VALENTINE THOMAS GARLAND
Winchester c.1840 - 1914
Ref: CD 210
Cosy and comfy
Signed lower right: Valentine T Garland
Oil on panel: 8 x 10 in / 20.3 x 25.4 cm
Frame size: 20 x 15 ½ in / 50.8 x 39.4 cm
Provenance:
T Richardson & Co., London
Private collection, UK
Richard Green, London, 1993;
private collection, USA, 1996
These charming puppies are a litter of Jack Russell terriers. The Jack Russell is a kind of fox terrier. The breed was named for the Reverend John Russell of Barnstaple. He joined the Kennel Club in 1873 and remained a member until his death in 1883. He is thought to have been the oldest fox terrier breeder in England. He started breeding the particular strain of the fox terrier breed which is named for him when he was eighteen. The bitch with which Russell began the breed was named Trump and was acquired from Russell's milkman. As Rev E W L Davis describes in his biography of Russell, the young Oxford undergraduate was out walking in 1819 when, “a milkman met him with a terrrier - such an animal as Russell had only yet seen in his dreams, he halted, as Actaeon might have done when he caught sight of Diana disporting in her bath; but unlike the ill-fated hunter, he never budged from the spot till he had won the prize and secured it for his own.” [Rev E W L Davis, A Memoir of the Rev John Russell, London, 1862]. The Rev John Russell bequeathed his portrait of Trump to the Prince and Princess of Wales with whom he had a close friendship, and it has hung in Sandringham ever since.

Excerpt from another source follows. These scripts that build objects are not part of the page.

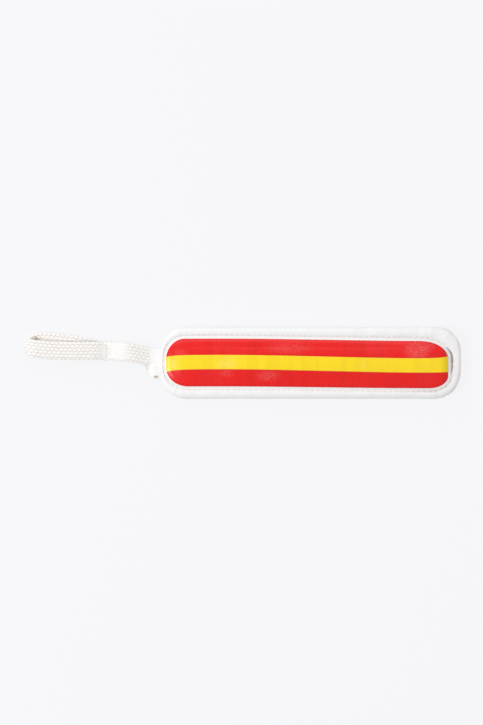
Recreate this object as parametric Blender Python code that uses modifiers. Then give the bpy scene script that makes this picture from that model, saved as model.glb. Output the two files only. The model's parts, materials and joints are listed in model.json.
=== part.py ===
"""A flat padded hand baton: a striped leatherette pad with a braided wrist loop.

The pad is a sewn case around two foam sheets and a stiffener board. It lies on its back on
z = 0 with its length along X and its face up, and the wrist loop leaves its -X end.
All lengths are in metres.
"""

from math import cos, exp, hypot, pi, radians, sin

import bmesh
import bpy
from mathutils import Vector

# The pad's outline and its heights above the table.
PAD_LENGTH = 0.200
PAD_WIDTH = 0.048
PAD_CORNER = 0.0165
PAD_SQUARENESS = 2.1
RIM_BOTTOM = 0.0009
RIM_HEIGHT = 0.0094
SEAM_DIP = 0.0005
FACE_CROWN = 0.0126

# Sheet goods.
LEATHERETTE = 0.0009
FILM = 0.0002
STIFFENER = 0.0012
THREAD_RADIUS = 0.0002

# The striped print, by its distances to the pad's outline.
PRINT_MARGIN_LOOP_END = 0.0037
PRINT_MARGIN_FAR_END = 0.0086
PRINT_MARGIN_SIDE = 0.0076
PRINT_ROUNDNESS = 0.762
YELLOW_WIDTH = 0.0091

# The seam runs round the print: first the binding's edge, then the row of stitches.
BINDING_TO_PRINT = 0.0011
STITCHES_TO_PRINT = 0.0020

# Where the seam is left open, at the far end.
SLIT_LENGTH = 0.0194
SLIT_WIDTH = 0.0023
SLIT_CENTRE_Y = 0.0037

# How far the layers reach into the rim.
FLANGE_SHARE = 0.45
CREST_SHARE = 0.45
FOAM_INSET = 0.0010
SLIT_FOAM_INSET = 0.0010
BACK_STEP = 0.0025

# The curves of the face's dome and of the rim's flank.
DOME_SHARES = (0.0, 0.35, 0.6, 0.8)
DOME_FLATNESS = 2.4
DOME_FALL = 0.6
FLANK_ROUNDNESS = 2.3
OUTER_FLANK_SHARES = (0.5, 0.8, 0.95)
INNER_FLANK_SHARES = (0.6, 0.9)

# The stiffener board, by its distances to the pad's outline.
BOARD_MARGIN = 0.008
BOARD_CORNER = 0.010
BOARD_TO_TAILS = 0.004

# The flat braid, where it is free and where its tails are sewn in.
STRAP_WIDTH = 0.012
STRAP_THICKNESS = 0.0028
TAIL_WIDTH = 0.0090
TAIL_THICKNESS = 0.0022
TAIL_DEPTH = 0.014
UPPER_TAIL_Y = 0.0042
LOWER_TAIL_Y = -0.0054
WIDENING = 0.006

# The fold line that the loop turns about, by its distance to the pad's end, and the loop's
# two ends, each a half round about that line whose tip is blunt.
HINGE_OUT = 0.0043
HINGE_CLEARANCE = 0.0004
END_REACH = 0.95 * STRAP_THICKNESS / 2

# The tack that joins the loop's two legs.
TACK_OUT = 0.0365
TACK_SQUEEZE = 0.0006
TACK_LIFT = 0.0007
TACK_PLAY = 0.0004
TACK_REACH = 0.0035
TACK_SWING = 0.0007
TACK_STITCHES = 6

# The loop's two levels on the table, and the space between touching pieces.
GAP = 0.0003
TABLE_CLEARANCE = 0.0002
LEG_SPACING = 0.0050

# Resolution.
CORNER_STEPS = 6
LONG_STEPS = 6
SHORT_STEPS = 4
ROUTE_STEPS = 3
MERGE = 1e-6

# Heights of the sewn stack, from the table up.
LOWER_LIP_TOP = RIM_BOTTOM + LEATHERETTE
BACK_FLANGE_BOTTOM = LOWER_LIP_TOP + GAP
BACK_FOAM_EDGE = BACK_FLANGE_BOTTOM + LEATHERETTE + GAP
RIM_MIDDLE = RIM_BOTTOM + RIM_HEIGHT / 2
RIM_CREST = RIM_BOTTOM + RIM_HEIGHT
UPPER_LIP_TOP = RIM_CREST - SEAM_DIP
FACE_FLANGE_TOP = UPPER_LIP_TOP - LEATHERETTE - GAP
FRONT_FOAM_EDGE = FACE_FLANGE_TOP - LEATHERETTE - GAP
STRAP_LEVEL = (BACK_FOAM_EDGE + FRONT_FOAM_EDGE) / 2

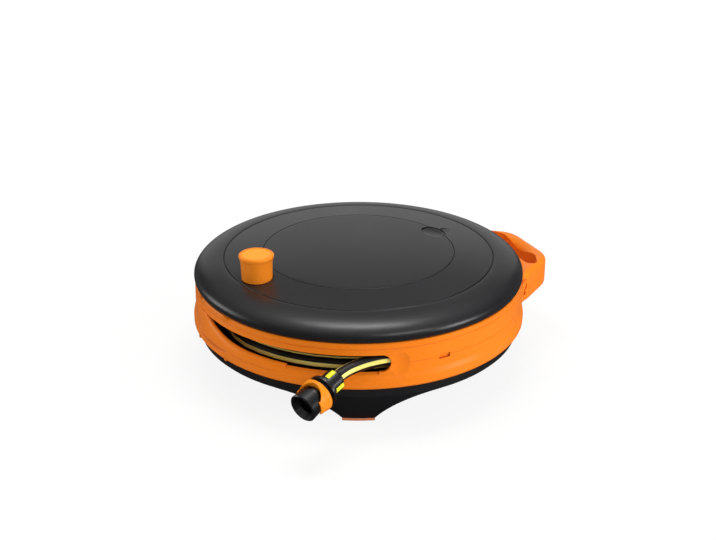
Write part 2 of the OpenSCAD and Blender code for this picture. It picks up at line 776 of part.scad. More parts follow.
// Wall behind the funnel, so that the scoop has a floor
module funnel_wall(z0, z1)
    ring_slice(shell_in_r - 6.5, z1 < seam_z ? rim_in_r + 1 : shell_in_r + 1, z0, z1, window_left - 14, 40);

// Pockets of the spring clips along the seam and on the handle's flanks
module clip_pockets() {
    for (turn = [-85.5, 50, 86, 120, 150])
        at(turn, shell_r - clip_pocket_d, seam_z)
            translate([0, -clip_pocket_w / 2, -clip_pocket_h / 2]) cube([12, clip_pocket_w, clip_pocket_h]);
    for (flip = [0, 1]) mirror([0, flip, 0])
        translate(concat(on_flank(flank_c - clip_pocket_d, flank_pocket_at), [seam_z + 2]))
            rotate([0, 0, handle_spread - 90]) rotate([90, 0, 90]) linear_extrude(20) polygon(flank_pocket);
}

// Small lugs on the rims, left of the window
module lugs(r, z)
    for (turn = [178, -162.5])
        at(turn, r - 2, z) translate([0, -2.5, 0]) cube([2.8, 5, 3.5]);

module handle_screw_places()
    for (side = [-1, 1])
        translate([handle_screw_at[0], side * handle_screw_at[1], 0]) children();

module lower_shell()
    color(orange) difference() {
        union() {
            difference() {
                union() {
                    lower_wall();
                    funnel_wall(rim_z - 13, seam_z - 0.15);
                }
                window_cut();
            }
            ring(bush_r, bush_r + boss_wall, bush_z, bush_seat);
            lugs(rim_r, housing_z + 1);
            handle_half_block(handle_z0);
        }
        clip_pockets();
        handle_screw_places() {
            translate([0, 0, handle_z0 - 1]) cylinder(r = head_r + 0.5, h = 1 + 2 * head_h);
            translate([0, 0, handle_z0]) screw_hole(handle_h);
        }
        translate([0, 0, bush_z - 1]) cylinder(r = bush_r + seat_fit, h = bush_seat - bush_z + 2);
    }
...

Valentine Thomas Garland was a popular genre painter in Victorian England. He couples an accuracy in his rendering of particular dog breeds with a sense of human sentiment. His small cabinet scale paintings were enormously popular and suited the conventions of Victorian decoration. He exhibited from 1884 at the Royal Academy and the Royal Society of British Artists, Suffolk Street. He was a native of Winchester.